UK women entrepreneurs will drive 1,000 km from Chennai to Goa to fund vaccines and classrooms
This Chennai-to-Goa rally blends endurance travel with philanthropy, turning the road into a cross-border campaign for education and women’s empowerment.
On March 3, a convoy of auto rickshaws will start from the Chennai suburb of West Tambaram, with 35 women entrepreneurs from the United Kingdom, embarking on a 1,000-kilometre journey to Goa. Its mission: women steering their own three-wheelers across Indian cities and highways to raise funds.
The ‘Let’s Goa 2026 Rickshaw Rally’ marks the second collaboration between Madras Midtown Round Table 42 (MMRT42), Madras Midtown Ladies Circle 7 (MMLC7), and the UK-based Sisterhood Group—a collective founded in 2006 that has raised over £1 million through endurance challenges ranging from dragon-boating across the English Channel to desert marathons, for various charitable causes.
According to Siddharth Shankar, Chairman of MMRT42, the rally is a continuation of a model that has evolved over decades. “This auto rickshaw challenge is not something new,” he says, explaining that international travellers have long participated in such rides to experience India while supporting social projects.
The organisation partners with a tour operator that manages routes, accommodation, orientation, on-road support, and even travelling mechanics for repairs.
Meanwhile, MMRT42 takes participants to see schools and facilities built through its initiatives for them to understand where funds are used and why they matter.
Shankar says travellers, who are also donors, first review the proposed projects, study the needs, and then visit sites to see conditions firsthand before contributing. “It’s a bit of both research-based planning and experiential learning.”
Last year’s edition drew 70 women entrepreneurs and raised more than Rs 1 crore.
This year, the group is smaller, with 35 women entrepreneurs—and largely new ones—led by Sisterhood Founder Emma Sayle. When these participants document visits and share them across their social platforms and international media, it helps potential donors see how funds are utilised.
Sayle says the mission is about a lot of adventure but also about getting firsthand experience of the causes they support. “It’s about building networks and plans, and ultimately, about empowering women and children.”
The rally’s route will pass through multiple cities before concluding in Goa on International Women’s Day on March 8.

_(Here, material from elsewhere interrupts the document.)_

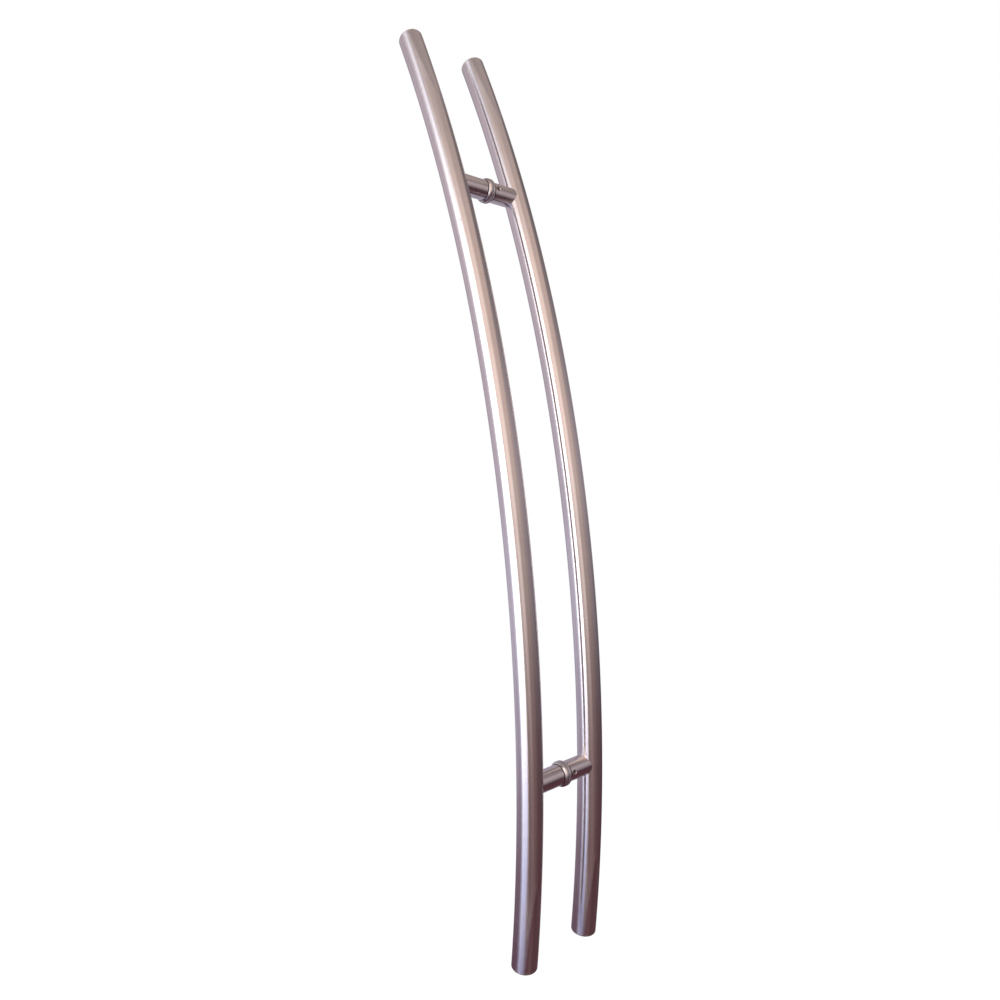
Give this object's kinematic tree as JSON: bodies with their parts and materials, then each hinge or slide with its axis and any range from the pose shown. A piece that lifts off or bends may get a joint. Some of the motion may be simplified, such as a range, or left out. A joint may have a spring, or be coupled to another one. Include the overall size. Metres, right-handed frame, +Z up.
{
  "type": "curved pull handle",
  "caption": "Back-to-back curved round-tube door pull handles, joined through the door by bolted posts with round collars.",
  "frame": {"origin": "midway between the two post axes, on the plane where the two halves meet, which is the middle of the door leaf", "axes": "+Z up along the handle, +Y the door's normal from the near bar to the far bar, +X along the door, the way both bars bow"},
  "size_m": [0.1144, 0.138, 1.193],
  "materials": {
    "bar": "satin, brushed around the tube",
    "cap": "satin, turned",
    "post": "satin, brushed around the tube",
    "collar": "satin to bright, turned",
    "gasket": "soft matt",
    "fixing": "plain turned steel",
    "screw": "plain turned steel"
  },
  "bodies": {
    "root": {"far_bar_lower_cap": "cap", "far_bar_tube": "bar", "far_bar_upper_cap": "cap", "far_lower_post": "post", "far_upper_post": "post", "lower_clamp_bolt": "fixing", "lower_clamp_boss": "collar", "lower_collar_ring": "collar", "lower_far_gasket": "gasket", "lower_near_gasket": "gasket", "lower_set_screw": "screw", "lower_spring_washer": "fixing", "lower_threaded_insert": "fixing", "near_bar_lower_cap": "cap", "near_bar_tube": "bar", "near_bar_upper_cap": "cap", "near_lower_post": "post", "near_upper_post": "post", "upper_clamp_bolt": "fixing", "upper_clamp_boss": "collar", "upper_collar_ring": "collar", "upper_far_gasket": "gasket", "upper_near_gasket": "gasket", "upper_set_screw": "screw", "upper_spring_washer": "fixing", "upper_threaded_insert": "fixing"}
  },
  "joints": []
}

Much of this rally’s mission centres on education infrastructure. Shankar says MMRT42 has built more than 75 classrooms, impacting over 3,000 students, alongside smart classrooms, science labs and computer labs in Chennai-area schools.
Across the broader Round Table network, Shankar estimates his chapter alone has helped construct over 150 classrooms in the past two decades. “Better facilities reduce dropouts. In one partner school, pass rates rose from roughly 60–70% to nearly 100% after infrastructure improvements,” he says.
Education, however, is only one part of the picture. Funds from previous rallies have supported a dedicated women’s skilling unit that trains participants in vocational skills and financial literacy, as well as specially designed classrooms for differently-abled students.
The team’s future plans extend further into women’s health and livelihood support. Among projects under discussion are vocational training centres for young women after schooling, maternal health support through postnatal nutrition initiatives, and awareness programmes around HPV vaccination to prevent cervical cancer.
“We don’t look at small projects; it’s always a long-term goal,” says Shankar.
Funds raised abroad are channelled through established NGOs and agreements to ensure they reach intended projects, with decisions taken jointly after needs assessments.
Participants will visit two or three project sites during the rally—a number limited by travel time and the physical demands of driving autos across states in India. But the organisers believe even brief visits can be transformative. Seeing facilities, meeting students, and witnessing change on the ground often reshapes how donors understand development needs, says Shankar.
“Our visitors frequently realise that while India is rapidly developing, there are still certain pockets where funds could be utilised,” he says.
For MMRT42 and its partners, the journey’s goal is to create networks of solidarity that extend beyond borders through a model that combines adventure, advocacy, and philanthropy.
“Collaborations like these show that meaningful change becomes possible when strong-willed, like-minded women come together,” says Ladies Circle 7 Chairperson Nanditha Vikram.